For performance benchmarking, force-balance routing is the safer default. It
usually outperforms dropless routing in large-scale benchmarks and makes results
more comparable across dispatcher backends.

## Key Interactions

| Feature | Interaction |
|---|---|
| CUDA graphs | Best paired with `attn moe_router moe_preprocess` on dropless MoE |
| EP overlap | Helps when dispatcher time is still visible after backend tuning |
| FP8 | Often increases the relative importance of communication and host overhead |
| CPU affinity | Can matter as much as dispatcher choice on GB200 or GB300 |
| Pipeline layout | Poor PP or VPP layout can erase dispatcher gains |

## When To Use Each

### `alltoall`

- first correctness bring-up
- small EP configurations
- debugging communication regressions

### DeepEP

- Hopper or B200 deployments
- cross-node EP is clearly visible in profiles
- you want a mature intermediate step before testing HybridEP

### HybridEP

- GB200 or GB300 NVL72 systems
- large EP degrees
- memory headroom matters in addition to throughput

## Pitfalls

1. **Do not compare dispatchers on different stacks**: container, routing mode,
   PP layout, and CUDA-graph scope can move the result as much as the dispatcher.
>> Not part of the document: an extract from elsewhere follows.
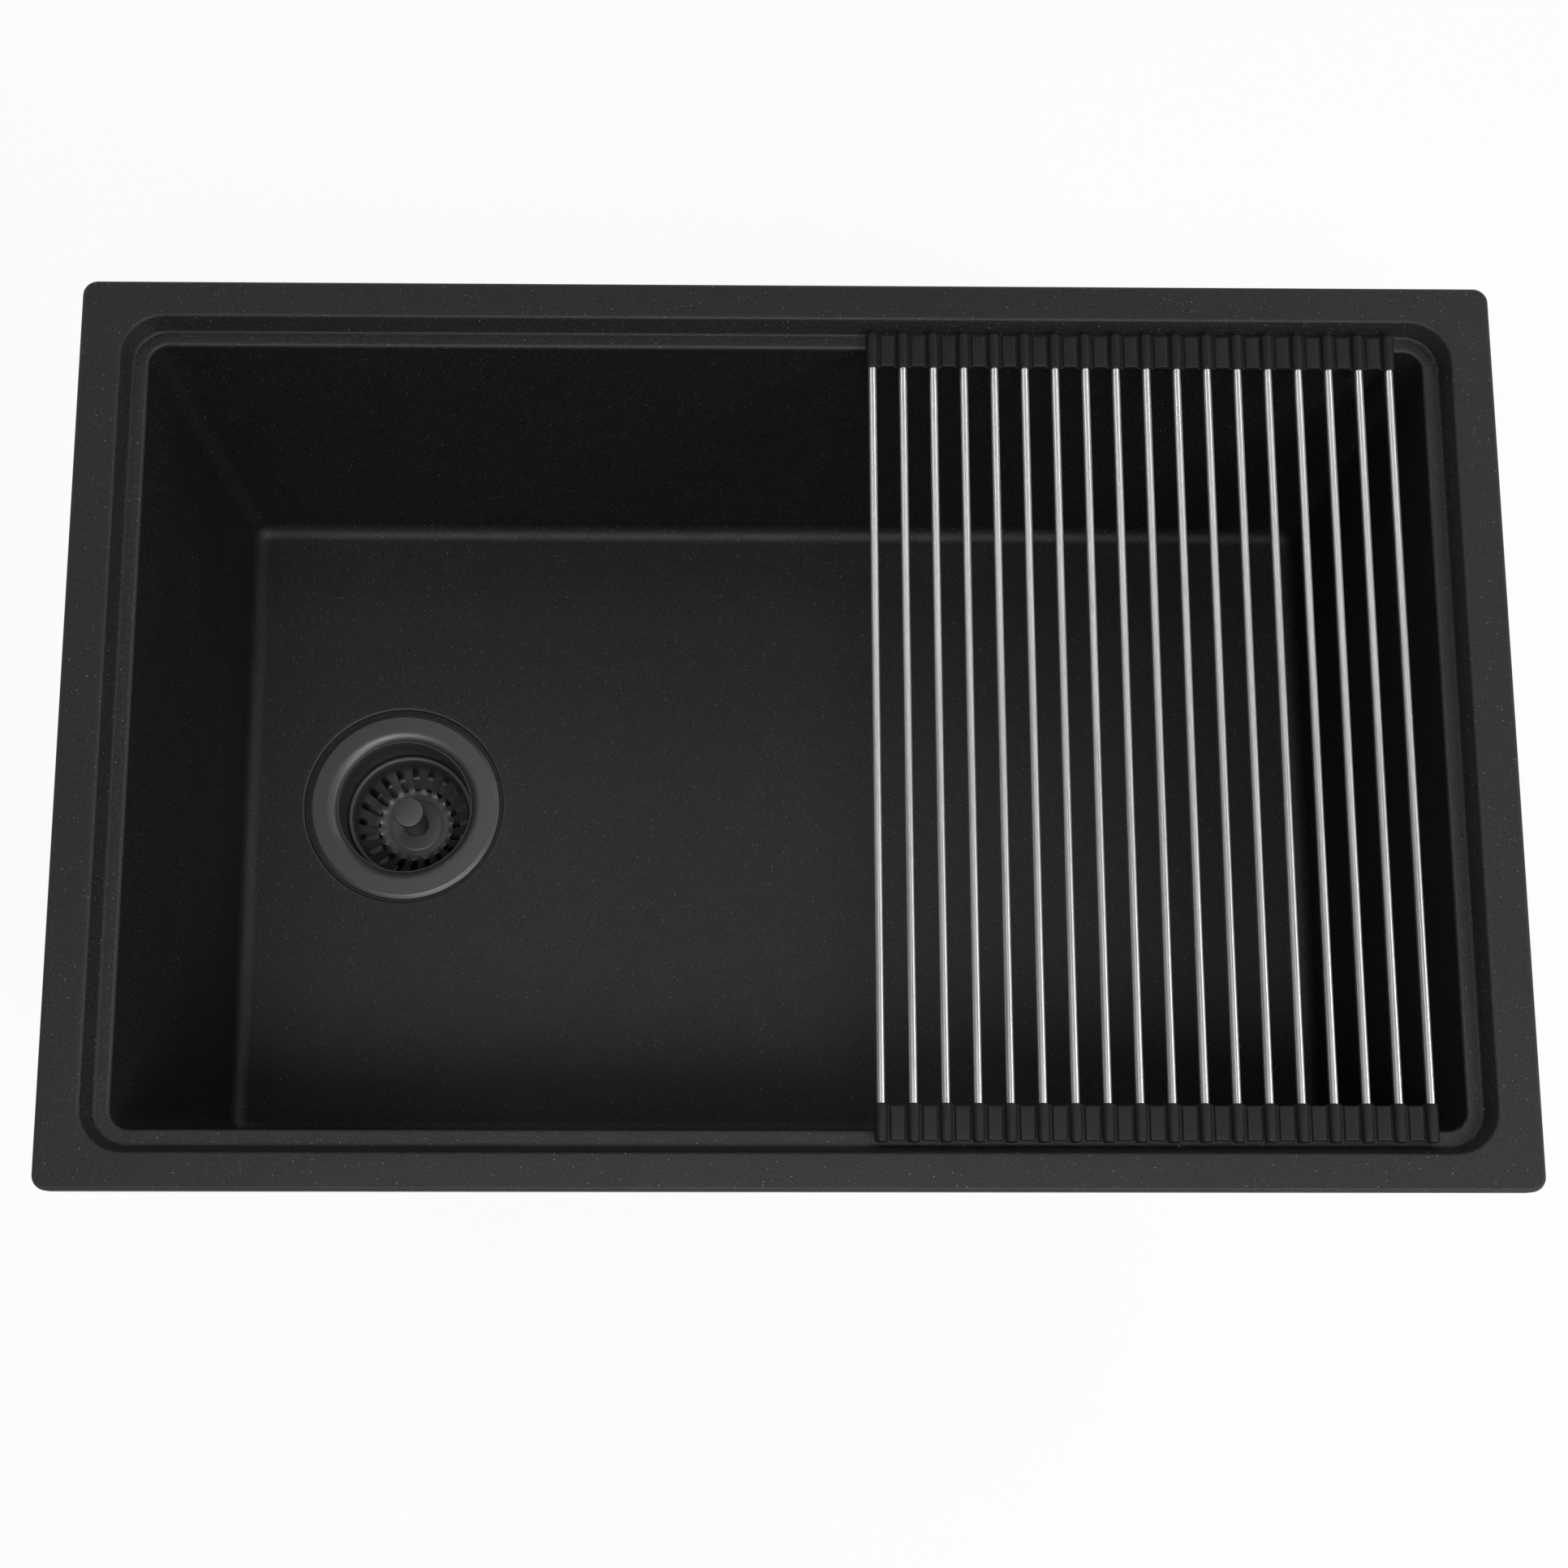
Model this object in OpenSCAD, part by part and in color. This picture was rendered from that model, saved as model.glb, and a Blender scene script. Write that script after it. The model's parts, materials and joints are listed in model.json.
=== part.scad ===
// Workstation kitchen sink: one stone-composite bowl with a stepped accessory ledge,
// a roll-up drying rack, a basket strainer with its tailpiece, and six worktop clips.
// Z = 0 is the worktop's top face. X runs to the right and Y to the back.

/* [Rim] */
// Width of the rim, left to right
sink_w = 762; // [700:1:900]
// Depth of the rim, front to back
sink_d = 490; // [470:1:560]
// Height of the rim above the worktop
rim_t = 9; // [8:0.5:12]
// Flat of the rim on the left and the right
rim_side = 22; // [20:0.5:30]
// Flat of the rim at the back
rim_back = 20; // [18:0.5:60]
// Flat of the rim at the front
rim_front = 19; // [18:0.5:40]
// Corner radius of the rim's outline
rim_corner = 8; // [4:0.5:20]
// Width of the band that rests on the worktop
land_w = 9; // [6:0.5:10]
// Depth of the sealant groove inside that band
groove_h = 1.5; // [0.5:0.25:3]

/* [Bowl] */
// Corner radius at the top of the step
step_corner = 23; // [20:0.5:32]
// Depth of the accessory ledge below the rim's top
step_h = 9.5; // [8:0.5:14]
// Lean of the step's wall
step_run = 4.5; // [2:0.5:6]
// Width of the accessory ledge
ledge_w = 8; // [6:0.5:12]
// Depth of the floor below the rim's top
bowl_h = 222; // [180:1:260]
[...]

2. **HybridEP is topology-sensitive**: it is not a universal win outside the
   hardware it was designed for.

3. **Both dispatchers need SM tuning**: default `moe_deepep_num_sms` (20) and
   `moe_hybridep_num_sms` (16) are reasonable starting points but rarely optimal.

4. **Force-balance and dropless are not interchangeable baselines**: keep the
   routing mode fixed when comparing dispatcher backends.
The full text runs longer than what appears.